▶ **Source data**
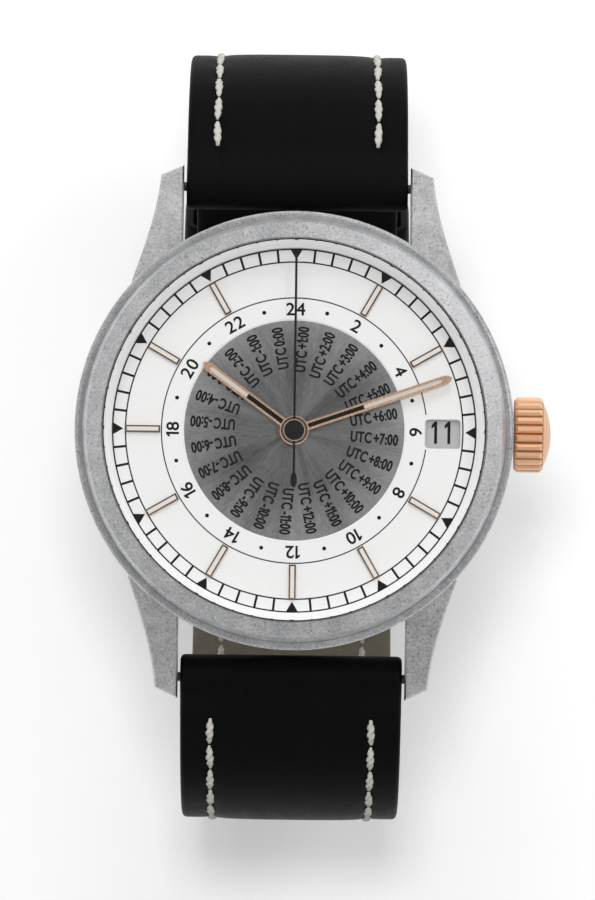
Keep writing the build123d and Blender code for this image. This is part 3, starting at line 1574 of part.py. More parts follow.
# Spring bars: a barrel with flanges between the lugs, tips in the lugs' holes
with BuildPart() as spring_bars:
    half_bar = lug_spacing / 2 - bar_end_gap
    for side in (1, -1):
        for radius, half_length in (
            (bar_radius, half_bar - bar_shoulder_width),
            (bar_tip_radius, lug_spacing / 2 + bar_tip_length),
        ):
            with BuildSketch(Plane.YZ):
                with Locations((side * bar_reach, bar_height)):
                    Circle(radius)
            extrude(amount=half_length, both=True)
pieces["spring_bars"] = spring_bars

# Strap: side outlines in the Y and Z plane, offsets measured outwards from the line between the two layers
slope_direction = (cos(radians(strap_slope)), -sin(radians(strap_slope)))
slope_normal = (sin(radians(strap_slope)), cos(radians(strap_slope)))
shoulder_centre = (
    bar_reach + slope_run - shoulder_radius * sin(radians(strap_slope)),
    bar_height - slope_fall - shoulder_radius * cos(radians(strap_slope)),
)
lining_high = -layer_gap
lining_low = -layer_gap - lining_thickness
tail_thickness = leather_thickness - lining_low
tail_radius = loop_radius + lining_low - tail_gap - leather_thickness
tail_low = loop_centre_height - tail_radius
tail_side_reach = shoulder_reach - tail_bend_radius
tail_bend_height = tail_low + tail_bend_radius


def slope_point(along, out):
    """Return the point at a distance along the slope that leaves the bar, and at an offset from it."""
    return (
        bar_reach + along * slope_direction[0] + out * slope_normal[0],
        bar_height + along * slope_direction[1] + out * slope_normal[1],
    )


def shoulder_lines(out, start, drop):
    """Draw the slope, the shoulder's arc and the fall to a height, at one offset."""
    Line(slope_point(start, out), slope_point(strap_lead, out))
    CenterArc(shoulder_centre, shoulder_radius + out, 0, 90 - strap_slope)
    Line((shoulder_reach + out, shoulder_centre[1]), (shoulder_reach + out, drop))


def short_side(low, high, start, end):
    """Return the side outline of one layer of the short half."""
    with BuildSketch(Plane.YZ) as face:
        with BuildLine():
            for out in (low, high):
                shoulder_lines(out, start, loop_centre_height)
                CenterArc((loop_flat, loop_centre_height), loop_radius + out, -90, 90)
                Line((loop_flat, loop_low - out), (end, loop_low - out))
            Line(slope_point(start, low), slope_point(start, high))
            Line((end, loop_low - low), (end, loop_low - high))
        make_face()
    return face.sketch


def long_side(low, high, start):
    """Return the side outline of one layer of the long half, drawn on the 12 o'clock side and mirrored."""
    with BuildSketch(Plane.YZ) as face:
        with BuildLine():
            for out in (low, high):
                shoulder_lines(out, start, tail_bend_height)
                CenterArc((tail_side_reach, tail_bend_height), tail_bend_radius + out, -90, 90)
                Line((tail_side_reach, tail_low - out), (-loop_flat, tail_low - out))
                CenterArc((-loop_flat, loop_centre_height), tail_radius + out, 180, 90)
                tail_side = -loop_flat - tail_radius - out
                Line((tail_side, loop_centre_height), (tail_side, loop_centre_height + tail_rise))
            Line(slope_point(start, low), slope_point(start, high))
            tail_top = loop_centre_height + tail_rise
            tail_face = -loop_flat - tail_radius
            Line((tail_face - low, tail_top), (tail_face - high, tail_top))
        make_face()
    return face.sketch


def nose_side():
    """Return the side outline of the leather that wraps round a spring bar."""
    with BuildSketch(Plane.YZ) as face:
        with Locations((bar_reach, bar_height)):
            Circle(nose_radius)
        with BuildLine():
            Polyline(
                slope_point(0, nose_radius),
                slope_point(nose_wrap, leather_thickness),
                slope_point(nose_wrap, lining_low),
                slope_point(0, -nose_radius),
                close=True,
            )
        make_face()
    return face.sketch


def strap_width_face():
    """Return the strap's outline seen from 12 o'clock: it narrows from the lugs to the bottom of the loop."""
    with BuildSketch(Plane.XZ) as face:
        with BuildLine():
            Polyline(
                (strap_start_width / 2, bar_height + nose_radius + overrun),
                (strap_start_width / 2, bar_height),
                (strap_end_width / 2, tail_low),
                (strap_end_width / 2, loop_low - overrun),
                (-strap_end_width / 2, loop_low - overrun),
                (-strap_end_width / 2, tail_low),
                (-strap_start_width / 2, bar_height),
                (-strap_start_width / 2, bar_height + nose_radius + overrun),
                close=True,
            )
        make_face()
    return face.sketch


strap_reach = shoulder_reach + overrun
half_start = strap_start_width / 2
buckle_place = (buckle_bar_reach, loop_low - buckle_bar_sink)
fold_end = buckle_bar_reach + buckle_fold


def cut_to_width():
    """Trim the strap piece being built to the strap's tapering width."""
    extrude(strap_width_face(), amount=strap_reach, both=True, mode=Mode.INTERSECT)


with BuildPart() as strap_short_leather:
    extrude(short_side(0, leather_thickness, 0, buckle_bar_reach), amount=half_start, both=True)
    extrude(nose_side(), amount=half_start, both=True)
    with BuildSketch(Plane.YZ):
        with Locations(buckle_place):
            Circle(buckle_loop_radius)
        with Locations((buckle_bar_reach, loop_low - leather_thickness)):
            Rectangle(buckle_fold, tail_thickness, align=(Align.MIN, Align.MIN))
    extrude(amount=half_start, both=True)
    with BuildSketch(Plane.YZ):
        with Locations((bar_reach, bar_height)):
            Circle(nose_bore_radius)
        with Locations(buckle_place):
            Circle(buckle_bar_radius + strap_bore_gap)
    extrude(amount=strap_reach, both=True, mode=Mode.SUBTRACT)
    with BuildSketch(Plane.XY.offset(buckle_place[1])):
        with Locations((0, buckle_bar_reach - overrun)):
            Rectangle(tongue_slot_width, overrun + tongue_slot_reach, align=(Align.CENTER, Align.MIN))
    extrude(amount=overrun, both=True, mode=Mode.SUBTRACT)
    cut_to_width()
pieces["strap_short_leather"] = strap_short_leather

with BuildPart() as strap_short_lining:
    lining_side = short_side(lining_low, lining_high, nose_wrap + layer_gap, fold_end + layer_gap)
    extrude(lining_side, amount=half_start, both=True)
    cut_to_width()
pieces["strap_short_lining"] = strap_short_lining


def tail_hole_planes():
    """Return a plane for each buckle hole, its normal pointing out of the tail."""
    quarter = tail_radius * pi / 2
    planes = []
    for count in range(hole_count):
        along = first_hole + count * hole_pitch
        if along < quarter:
            turn = -along / tail_radius
            height = loop_centre_height + tail_radius * sin(turn)
            origin = (0, loop_flat + tail_radius * cos(turn), height)
            planes.append(Plane(origin=origin, x_dir=(1, 0, 0), z_dir=(0, cos(turn), sin(turn))))
        else:
            origin = (0, loop_flat - along + quarter, tail_low)
            planes.append(Plane(origin=origin, x_dir=(1, 0, 0), z_dir=(0, 0, -1)))
    return planes


def hole_face(plane):
    """Return one buckle hole's face."""
    with BuildSketch(plane) as face:
        Circle(hole_radius)
    return face.sketch


def tail_point_face():
    """Return the two corners that the tail's pointed end loses."""
    top = loop_centre_height + tail_rise
    with BuildSketch(Plane.XZ.offset(-loop_flat)) as face:
        for side in (1, -1):
            with BuildLine():
                Polyline(
                    (side * tail_tip_width / 2, top),
                    (side * strap_start_width / 2, top - tail_tip_length),
                    (side * strap_start_width / 2, top),
                    close=True,
                )
            make_face()
    return face.sketch


def cut_tail():
    """Cut the buckle holes and the pointed end of the long half's piece being built."""
    for plane in tail_hole_planes():
        extrude(hole_face(plane), amount=tail_thickness, both=True, mode=Mode.SUBTRACT)
    extrude(tail_point_face(), amount=-2 * tail_radius, mode=Mode.SUBTRACT)


with BuildPart() as strap_long_leather:
    extrude(long_side(0, leather_thickness, 0), amount=half_start, both=True)
    extrude(nose_side(), amount=half_start, both=True)
    with BuildSketch(Plane.YZ):
        with Locations((bar_reach, bar_height)):
            Circle(nose_bore_radius)
    extrude(amount=strap_reach, both=True, mode=Mode.SUBTRACT)
    mirror(about=Plane.XZ, mode=Mode.REPLACE)
    cut_tail()
    cut_to_width()
pieces["strap_long_leather"] = strap_long_leather

with BuildPart() as strap_long_lining:
    extrude(long_side(lining_low, lining_high, nose_wrap + layer_gap), amount=half_start, both=True)
    mirror(about=Plane.XZ, mode=Mode.REPLACE)
    cut_tail()
    cut_to_width()
pieces["strap_long_lining"] = strap_long_lining

# Buckle: a tilted frame with ears on the bar, and a tongue in the rim's groove
tilt = radians(buckle_tilt)
buckle_plane = Plane(
    origin=(0, buckle_place[0], buckle_place[1]), x_dir=(1, 0, 0), z_dir=(0, sin(tilt), -cos(tilt))
)
buckle_inner = strap_end_width / 2 + buckle_side_gap
buckle_outer = buckle_inner + buckle_arm_width
groove_floor = buckle_thickness / 2 - tongue_groove_depth
with BuildPart() as buckle_frame:
    with BuildSketch(buckle_plane.offset(-buckle_thickness / 2)):
        Rectangle(2 * buckle_outer, buckle_length, align=(Align.CENTER, Align.MIN))
        on_bar = (Align.CENTER, Align.MIN)
        Rectangle(2 * buckle_inner, buckle_length - buckle_rim_width, align=on_bar, mode=Mode.SUBTRACT)
    extrude(amount=buckle_thickness)
    corner_edges = buckle_frame.edges().filter_by(Axis((0, 0, 0), tuple(buckle_plane.z_dir)))
    fillet(corner_edges.sort_by(Axis.Y)[:2], buckle_corner)
    with BuildSketch(Plane.YZ.offset(-buckle_outer)):
        with Locations(buckle_place):
            Circle(buckle_ear_radius)
    extrude(amount=buckle_arm_width)
    with BuildSketch(Plane.YZ.offset(buckle_outer)):
        with Locations(buckle_place):
            Circle(buckle_ear_radius)
    extrude(amount=-buckle_arm_width)
    with BuildSketch(Plane.YZ):
        with Locations(buckle_place):
            Circle(buckle_bar_tip_radius + running_gap)
    extrude(amount=buckle_inner + buckle_tip_depth + running_gap, both=True, mode=Mode.SUBTRACT)
    with BuildSketch(buckle_plane.offset(groove_floor)):
        Rectangle(tongue_width + 2 * buckle_side_gap, 2 * buckle_length, align=(Align.CENTER, Align.MIN))
    extrude(amount=overrun, mode=Mode.SUBTRACT)
pieces["buckle_frame"] = buckle_frame

with BuildPart() as buckle_bar:
    for radius, half_length in (
        (buckle_bar_radius, strap_end_width / 2 + buckle_side_gap / 2),
        (buckle_bar_tip_radius, buckle_inner + buckle_tip_depth),
    ):
        with BuildSketch(Plane.YZ):
            with Locations(buckle_place):
                Circle(radius)
        extrude(amount=half_length, both=True)
pieces["buckle_bar"] = buckle_bar

with BuildPart() as buckle_tongue:
    with BuildSketch(Plane.YZ):
        with Locations(buckle_place):
            Circle(buckle_bar_radius + running_gap + tongue_collar_wall)
    extrude(amount=tongue_collar_width / 2, both=True)
    with BuildSketch(buckle_plane.offset(groove_floor + running_gap)):
        Rectangle(tongue_width, buckle_length - tongue_short, align=(Align.CENTER, Align.MIN))
    extrude(amount=tongue_thickness)
    tip_edges = buckle_tongue.edges().filter_by(Axis((0, 0, 0), tuple(buckle_plane.z_dir)))
    chamfer(tip_edges.sort_by(Axis.Y)[:2], tongue_width / 3)
    with BuildSketch(Plane.YZ):
        with Locations(buckle_place):
            Circle(buckle_bar_radius + running_gap)
    extrude(amount=tongue_collar_width, both=True, mode=Mode.SUBTRACT)
pieces["buckle_tongue"] = buckle_tongue

# Keepers: one sewn to the short half, one that slides along its curve
keeper_room = tail_thickness + keeper_gap
keeper_half = strap_end_width / 2 + keeper_gap + keeper_side
with BuildPart() as fixed_keeper:
    keeper_top = loop_low - lining_low
    keeper_floor = loop_low - leather_thickness - keeper_room
    with BuildSketch(Plane.XZ.offset(-keeper_start)):
        with Locations((0, keeper_floor - keeper_wall)):
            Rectangle(
                2 * keeper_half + 2 * keeper_wall,
                keeper_top - keeper_floor + 2 * keeper_wall,
                align=(Align.CENTER, Align.MIN),
            )
        with Locations((0, keeper_floor)):
            on_floor = (Align.CENTER, Align.MIN)
            Rectangle(2 * keeper_half, keeper_top - keeper_floor, align=on_floor, mode=Mode.SUBTRACT)
    extrude(amount=-keeper_width)
pieces["fixed_keeper"] = fixed_keeper

free_inner = loop_radius + lining_low - keeper_gap
free_outer = loop_radius + leather_thickness + keeper_room
half_turn = degrees(keeper_width / (2 * loop_radius))


def keeper_sector(low, high, spread):
    """Return a ring sector about the loop's centre, at the free keeper's angle."""
    first = -90 + keeper_angle - spread
    last = -90 + keeper_angle + spread
    with BuildSketch(Plane.YZ) as face:
        with BuildLine():
            corners = []
            for angle in (first, last):
                for radius in (low, high):
                    spot = polar(radius, angle)
                    corners.append((loop_flat + spot[0], loop_centre_height + spot[1]))
            Line(corners[0], corners[1])
            CenterArc((loop_flat, loop_centre_height), high, first, 2 * spread)
            Line(corners[3], corners[2])
            CenterArc((loop_flat, loop_centre_height), low, first, 2 * spread)
        make_face()
    return face.sketch


with BuildPart() as free_keeper:
    outer_sector = keeper_sector(free_inner - keeper_wall, free_outer + keeper_wall, half_turn)
    extrude(outer_sector, amount=keeper_half + keeper_wall, both=True)
    inner_sector = keeper_sector(free_inner, free_outer, 2 * half_turn)
    extrude(inner_sector, amount=keeper_half, both=True, mode=Mode.SUBTRACT)
pieces["free_keeper"] = free_keeper

for name, piece in pieces.items():
    piece.part.label = name
    export_step(piece.part, f"parts/{name}.step")
    print(name, len(piece.part.solids()), round(piece.part.volume, 3), piece.part.is_valid)
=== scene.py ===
"""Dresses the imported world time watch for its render: finishes, prints, inlays, the sewn strap and a studio."""

from __future__ import annotations

import json
import logging
import math
from dataclasses import dataclass, field
from enum import Enum
from typing import Callable, Iterable

import bpy
import numpy as np
from mathutils import Matrix, Vector

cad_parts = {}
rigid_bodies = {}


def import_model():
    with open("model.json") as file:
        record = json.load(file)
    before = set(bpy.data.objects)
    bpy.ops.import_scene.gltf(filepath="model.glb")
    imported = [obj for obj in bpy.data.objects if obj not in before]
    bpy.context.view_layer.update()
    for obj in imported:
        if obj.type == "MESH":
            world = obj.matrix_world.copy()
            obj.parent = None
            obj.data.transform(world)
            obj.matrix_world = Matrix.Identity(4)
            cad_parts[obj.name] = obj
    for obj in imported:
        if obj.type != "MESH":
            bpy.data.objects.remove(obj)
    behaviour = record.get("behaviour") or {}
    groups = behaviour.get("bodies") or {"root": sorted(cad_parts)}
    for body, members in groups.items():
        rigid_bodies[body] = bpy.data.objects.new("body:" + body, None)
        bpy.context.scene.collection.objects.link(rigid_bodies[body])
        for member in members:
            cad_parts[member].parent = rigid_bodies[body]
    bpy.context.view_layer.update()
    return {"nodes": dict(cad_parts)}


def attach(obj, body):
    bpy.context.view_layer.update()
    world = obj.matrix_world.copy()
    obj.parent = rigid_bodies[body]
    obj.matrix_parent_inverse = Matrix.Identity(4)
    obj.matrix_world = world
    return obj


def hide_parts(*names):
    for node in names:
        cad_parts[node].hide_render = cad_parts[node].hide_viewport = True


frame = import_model()
log = logging.getLogger("watch")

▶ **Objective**
Repeat exactly the lines from the one that contains "for name, piece" through the one that contains "from mathutils import Matrix, Vector", and only those.

▶ **The solution**
for name, piece in pieces.items():
    piece.part.label = name
    export_step(piece.part, f"parts/{name}.step")
    print(name, len(piece.part.solids()), round(piece.part.volume, 3), piece.part.is_valid)
=== scene.py ===
"""Dresses the imported world time watch for its render: finishes, prints, inlays, the sewn strap and a studio."""

from __future__ import annotations

import json
import logging
import math
from dataclasses import dataclass, field
from enum import Enum
from typing import Callable, Iterable

import bpy
import numpy as np
from mathutils import Matrix, Vector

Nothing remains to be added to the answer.